Certa vez, eu estava com roupa suja acumulada num saco, chamei a lavadeira. Ela chegou à varanda sorrindo, andando feito uma potranca. Surpreendi-me com a estampa de Maria Pilar, bela peruana, morena de olhos amendoados, vestia uma saia rodada estampada com flores coloridas com pernas bem torneadas. Solitário na varanda meu olhar se fixou na blusa branca decotada mostrando seios exuberantes. Ficou mais bonita à luz do candeeiro. Busquei um saco de roupa suja no quarto enquanto Pilar me esperava.

 A lavadeira deu uma sonora gargalhada, caçoando de minha ingenuidade e confessou baixinho nos meus ouvidos: “Amor yo lavo otros tipos de cositas”.  Pelo olhar matreiro da peruana percebi seu gênero de trabalho.

Pediu-me uma bebida, preparei duas doses de bom uísque, coloquei gelo tirado da geladeira a gás e conversamos. Bem humorada e num espanhol fácil de entender ela contou-me costumes de sua terra, Iquitos, cidade na Amazônia Peruana, onde as prostitutas apelam para a profissão de lavadeiras para oferecer outros tipos de serviços. Maria Pilar, boa menina, teria 25 anos, nos entendemos. Algumas noites ela aparecia para uma boa conversa na varanda, apreciando um bom uísque; excelente contadora de história, eu aprendi muito dos costumes da Amazônia.

 Anos depois, lembrei-me de Maria Pilar, lendo um excelente romance do genial peruano Mário Vargas Llosa: “Pantaleão e as Visitadoras”, história baseada em fatos reais. Nos anos 70 o Exército Peruano organizou um serviço oficial de visitadoras (prostitutas) aos cabos e soldados que serviam na selva amazônica peruana guarnecendo as fronteiras, há mais de um ano sem ver mulher. O Serviço especial levava de barco jovens visitadoras recrutadas nos cabarés e nas ruas (as lavadeiras) de Iquitos. Beleza de livro, como são todos de Vargas Llosa.

Maria Pilar contou-me ter morado em Santiago, no Chile, onde as jovens garotas de programa frequentam alguns bares típicos, mostrando sua mercadoria. A esses bares deram o nome de café, ou melhor, “Café con Piernas”. Viajando em Santiago, se o amigo estiver em precisão, já sabe para onde se dirigir. No centro da cidade proliferam os “cafés con piernas”.

Pilar esteve também em Habana de Cuba no regime de Fidel onde a carona é uma instituição e os carros oficiais são obrigados a darem carona ao povo nas ruas. Muitas mulheres aproveitam a instituição da “botella” (carona) em busca de turistas para um programinha. Confessou minha amiga.

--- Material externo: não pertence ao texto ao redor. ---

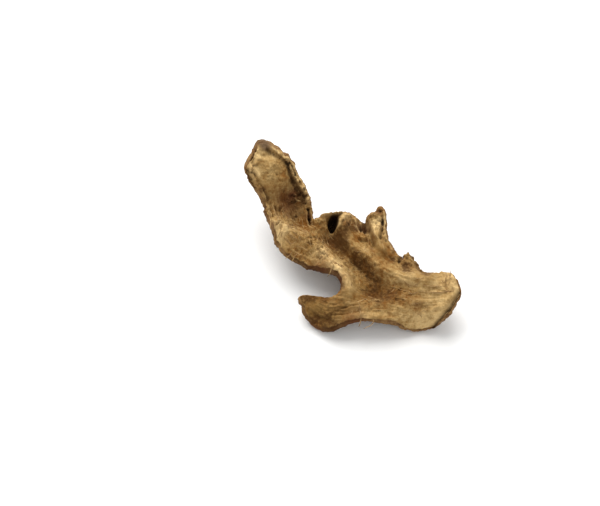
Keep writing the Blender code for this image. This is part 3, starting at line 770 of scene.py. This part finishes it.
def flatBlank():
    # the outline as one face, pulled up into a slab, then cut into even cells
    build = bmesh.new()
    ring = [build.verts.new((x, y, -ginger["slab"] / 2)) for x, y in edgeLoop]
    sides = [build.edges.new((a, b)) for a, b in zip(ring, ring[1:] + ring[:1])]
    bmesh.ops.triangle_fill(build, edges=sides, use_beauty=True)
    grown = bmesh.ops.extrude_face_region(build, geom=build.faces[:], use_keep_orig=True)["geom"]
    top = [item for item in grown if isinstance(item, bmesh.types.BMVert)]
    bmesh.ops.translate(build, verts=top, vec=(0, 0, ginger["slab"]))
    bmesh.ops.recalc_face_normals(build, faces=build.faces)
    blank = linked("blank", meshOf("blank", build))
    cells = blank.modifiers.new("cells", "REMESH")
    cells.mode = "VOXEL"
    cells.voxel_size = ginger["cell"]
    return shown(blank)


def store(mesh, masks):
    for name, values in masks.items():
        layer = mesh.attributes.new(name, "FLOAT", "POINT")
        layer.data.foreach_set("value", values.astype(np.float32))


def evenOut(mesh):
    shaped = bmesh.new()
    shaped.from_mesh(mesh)
    bmesh.ops.smooth_vert(
        shaped, verts=shaped.verts, factor=ginger["smoothing"],
        use_axis_x=True, use_axis_y=True, use_axis_z=True,
    )
    shaped.to_mesh(mesh)
    shaped.free()


def makeSlice():
    mesh = flatBlank()
    flat = pointsOf(mesh)
    plain, _ = shapeSlice(flat, False)
    low, high = plain.min(axis=0), plain.max(axis=0)
    offset = -np.array((*(low + high)[:2] / 2, low[2] + ginger["floorTrim"]))
    points, masks = shapeSlice(flat, True)
    movePoints(mesh, points + offset)
    store(mesh, masks)
    evenOut(mesh)
    settled = pointsOf(mesh)
    settled[:, 2] = np.maximum(settled[:, 2], 0)
    movePoints(mesh, settled)
    return finished("gingerSlice", mesh), offset, tuple(masks)


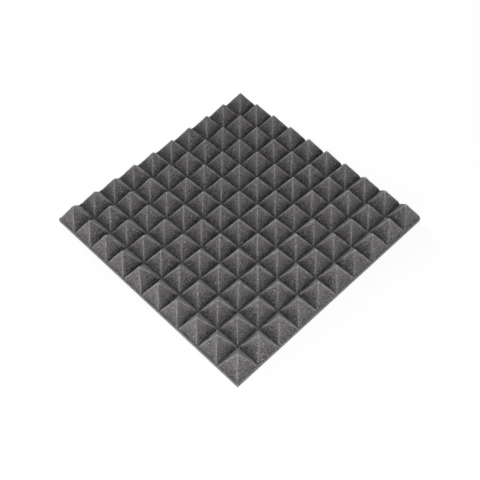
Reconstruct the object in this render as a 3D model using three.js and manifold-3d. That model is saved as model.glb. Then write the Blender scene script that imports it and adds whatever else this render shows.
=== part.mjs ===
// A square acoustic foam panel of pyramids, with the self-adhesive back that fixes it to a wall.
//
// Millimetres, +Z up. The panel lies on its back on Z = 0 with its pyramids up, and the origin is under its middle.
// From the back up it holds a release liner in two halves, a film of adhesive, and one piece of foam.
// The halves of the liner meet at a slit along Y, and each slides away sideways as it is peeled off.
import * as THREE from "three";
import { mergeVertices } from "three/addons/utils/BufferGeometryUtils.js";
import Module from "manifold-3d";

const wasm = await Module();
wasm.setup();

// Foam: a wide sheet of open-cell polyurethane, cut into pyramids by two passes of a profiled blade.
const pyramidPitch = 50; // from one valley to the next
const pyramidsAcross = 10; // along X
const pyramidsDeep = 10; // along Y
const pyramidHeight = 38.5; // from the floor of a valley to a tip
const sheetThickness = 9; // foam left whole under the valleys
const valleyWidth = 0.8; // flat floor that the blade's nose leaves
const tipWidth = 1.6; // blunt top of a pyramid
const bladeOverrun = 5; // how far each cut runs past the foam

// Where the panel is then cut out of the sheet, measured outwards from the valley nearest to each side.
const leftCut = 0.5;
const rightCut = 0.5;
const frontCut = 1; // leaves a lip outside the valley
const rearCut = -3; // goes through the last row of pyramids

// Self-adhesive back: a film of acrylic adhesive, and the liner that covers it until the panel is put up.
const adhesiveThickness = 0.2;
const linerThickness = 0.15;
const linerSlit = 0.8; // gap between the halves of the liner, which a finger opens

const panelWidth = pyramidsAcross * pyramidPitch + leftCut + rightCut;
const panelDepth = pyramidsDeep * pyramidPitch + frontCut + rearCut;
const foamBack = linerThickness + adhesiveThickness; // height of the foam's flat back
const foamThickness = sheetThickness + pyramidHeight;

// A closed geometry as a solid that can be cut.
function solidOf(geometry) {
  const bare = geometry.clone();
  bare.deleteAttribute("normal");
  bare.deleteAttribute("uv");
  const merged = mergeVertices(bare);
  const mesh = new wasm.Mesh({
    numProp: 3,
    vertProperties: new Float32Array(merged.attributes.position.array),
    triVerts: new Uint32Array(merged.index.array),
  });
  return new wasm.Manifold(mesh);
}

// A cut solid as a geometry again.
function geometryOf(solid) {
  const { vertProperties, triVerts } = solid.getMesh();
  const geometry = new THREE.BufferGeometry();
  geometry.setAttribute("position", new THREE.BufferAttribute(vertProperties, 3));
  geometry.setIndex(new THREE.BufferAttribute(triVerts, 1));
  geometry.computeVertexNormals();
  return geometry;
}

// A plate over the middle of the origin, with its lower face at the height given.
function plate(width, depth, thickness, bottom) {
  const geometry = new THREE.BoxGeometry(width, depth, thickness);
  geometry.translate(0, 0, bottom + thickness / 2);
  return geometry;
}

// What one pass of the blade leaves: ridges side by side along X from start, each running the whole length along Y.
// One more ridge than the panel shows lies on either side of it, because the sheet is wider than the panel.
function ridges(count, start, length) {
  const valleyHeight = foamBack + sheetThickness;
  const tipHeight = foamBack + foamThickness;
  const first = start - pyramidPitch;
  const last = start + (count + 1) * pyramidPitch;
  const outline = new THREE.Shape();
  outline.moveTo(first, foamBack - bladeOverrun);
  outline.lineTo(last, foamBack - bladeOverrun);
  outline.lineTo(last, valleyHeight);
  for (let ridge = count; ridge >= -1; ridge -= 1) {
    const left = start + ridge * pyramidPitch;
    const middle = left + pyramidPitch / 2;
    outline.lineTo(left + pyramidPitch - valleyWidth / 2, valleyHeight);
    outline.lineTo(middle + tipWidth / 2, tipHeight);
    outline.lineTo(middle - tipWidth / 2, tipHeight);
    outline.lineTo(left + valleyWidth / 2, valleyHeight);
  }
  outline.lineTo(first, valleyHeight);
  const geometry = new THREE.ExtrudeGeometry(outline, { depth: length, bevelEnabled: false });
  geometry.translate(0, 0, -length / 2);
  geometry.rotateX(Math.PI / 2); // the outline stands up, and the ridges run along Y
  return geometry;
}

// The foam: a block cut to size, and what both passes of the blade have in common, which is pyramids.
function foamGeometry() {
  const block = solidOf(plate(panelWidth, panelDepth, foamThickness + bladeOverrun, foamBack));
  const firstPass = solidOf(ridges(pyramidsAcross, leftCut - panelWidth / 2, panelDepth + 2 * bladeOverrun));
  const secondPass = solidOf(
    ridges(pyramidsDeep, frontCut - panelDepth / 2, panelWidth + 2 * bladeOverrun).rotateZ(Math.PI / 2),
  );
  return geometryOf(block.intersect(firstPass).intersect(secondPass));
}

// Half of the release liner. side is -1 for the half at -X, and 1 for the half at +X.
function linerHalf(side) {
  const width = (panelWidth - linerSlit) / 2;
  const half = plate(width, panelDepth, linerThickness, 0);
  half.translate((side * (linerSlit + width)) / 2, 0, 0);
  return half;
}

const foamMaterial = new THREE.MeshStandardMaterial({
  color: 0x5a595b,
  roughness: 1,
  metalness: 0,
  flatShading: true,
});
const adhesiveMaterial = new THREE.MeshStandardMaterial({ color: 0x4a4a4b, roughness: 0.35, metalness: 0 });
const linerMaterial = new THREE.MeshStandardMaterial({ color: 0xd8c48e, roughness: 0.5, metalness: 0 });

const panel = new THREE.Group();

function addPiece(name, geometry, material) {
  const piece = new THREE.Mesh(geometry, material);
  piece.name = name;
  panel.add(piece);
}

addPiece("foam_absorber", foamGeometry(), foamMaterial);
addPiece("adhesive_film", plate(panelWidth, panelDepth, adhesiveThickness, linerThickness), adhesiveMaterial);
addPiece("release_liner_left", linerHalf(-1), linerMaterial);
addPiece("release_liner_right", linerHalf(1), linerMaterial);

export default panel;
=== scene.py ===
"""An acoustic foam panel of pyramids, with its self-adhesive back, lying on a white table.

Lengths and places are in metres, with the front of the panel towards -Y and its right side towards +X.
"""

import math

import bpy
import numpy as np
from mathutils import Matrix, Vector


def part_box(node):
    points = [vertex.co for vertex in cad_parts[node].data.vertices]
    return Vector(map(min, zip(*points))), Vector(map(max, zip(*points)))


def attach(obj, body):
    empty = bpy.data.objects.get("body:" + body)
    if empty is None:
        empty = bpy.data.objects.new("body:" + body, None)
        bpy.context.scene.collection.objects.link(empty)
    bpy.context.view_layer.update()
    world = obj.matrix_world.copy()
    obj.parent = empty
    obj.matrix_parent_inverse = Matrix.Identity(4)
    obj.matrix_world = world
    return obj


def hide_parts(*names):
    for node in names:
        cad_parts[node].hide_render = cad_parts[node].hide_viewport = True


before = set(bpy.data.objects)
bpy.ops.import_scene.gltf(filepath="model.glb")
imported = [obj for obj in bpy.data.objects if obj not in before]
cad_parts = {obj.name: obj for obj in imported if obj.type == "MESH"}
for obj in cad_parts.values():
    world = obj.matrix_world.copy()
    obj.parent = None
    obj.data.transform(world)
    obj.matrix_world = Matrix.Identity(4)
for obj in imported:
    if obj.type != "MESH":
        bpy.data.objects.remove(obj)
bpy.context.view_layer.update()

# Camera: 1.4 m from the middle of the panel, above its front right corner, and turned slightly about its
# view. Its distance, angles and focal length are those at which the panel's valleys, tips and sides take
# their places in the photograph. It aims at a point on the table, a little in front of the panel's middle.
AIM = Vector((0.0341, -0.0303, 0.0))
AIM_DISTANCE = 1.369
CAMERA_AZIMUTH = math.radians(46.65)
CAMERA_ELEVATION = math.radians(52.95)
CAMERA_ROLL = math.radians(-1.54)
SENSOR_WIDTH_MM = 36.0
FOCAL_LENGTH_MM = 53.33


def direction(azimuth, elevation):
    """The unit vector at an azimuth, counted in radians from the front to the right, and an elevation."""
    level = math.cos(elevation)
    return Vector((math.sin(azimuth) * level, -math.cos(azimuth) * level, math.sin(elevation)))


back = direction(CAMERA_AZIMUTH, CAMERA_ELEVATION)
camera = bpy.data.objects.new("camera", bpy.data.cameras.new("camera"))
bpy.context.scene.collection.objects.link(camera)
camera.data.sensor_width = SENSOR_WIDTH_MM
camera.data.lens = FOCAL_LENGTH_MM
turned = (-back).to_track_quat("-Z", "Y").to_matrix() @ Matrix.Rotation(CAMERA_ROLL, 3, "Z")
camera.matrix_world = Matrix.Translation(AIM + back * AIM_DISTANCE) @ turned.to_4x4()
bpy.context.scene.camera = camera

# Foam absorber: one sheet of flexible open-cell polyurethane foam, anthracite, which soaks up sound in its
# cells. A profiled blade cuts it twice, once along each side, and leaves square pyramids on a thin whole
# sheet. It is then cut from a wider sheet, a little off the valleys, and held by the film on its back.
PITCH = 0.050
VALLEY_WIDTH = 0.0008
TIP_WIDTH = 0.0016
SHEET_THICKNESS = 0.009
LEFT_CUT = 0.0005
FRONT_CUT = 0.001
FACE_STEPS = 13
WALL_STEPS = 4
LEAST_STEP = 0.00015
TIP_ROUNDING = 0.0005
RIDGE_ROUNDING = 0.0008
TIP_LEAN = 0.0004
TIP_SINK = 0.0003
WAVINESS = 0.00018
WAVE_LENGTH = 0.012
WAVE_LENGTH_SHARES = (0.6, 1.6)
CELL_ROUGHNESS = 0.00007
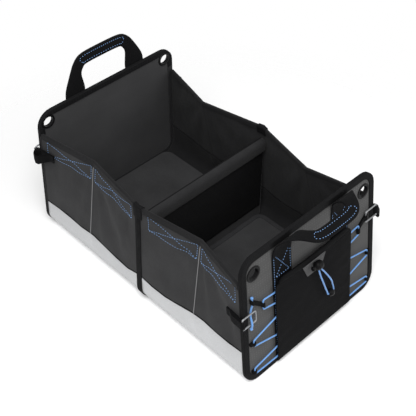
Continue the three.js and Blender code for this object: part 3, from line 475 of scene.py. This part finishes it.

 As histórias de Maria Pilar veem comprovar que em todos os lugares do mundo, em todas as épocas, sempre existiram essas jovens prestadoras de serviço sexual. Seja Cleópatra, uma rainha, ou Maria Madalena, uma santa. Nunca deixará de haver Messalinas. Prestam o serviço mais antigo do mundo. Aprendi muito com as conversas noturnas com la lavadera Maria Pilar.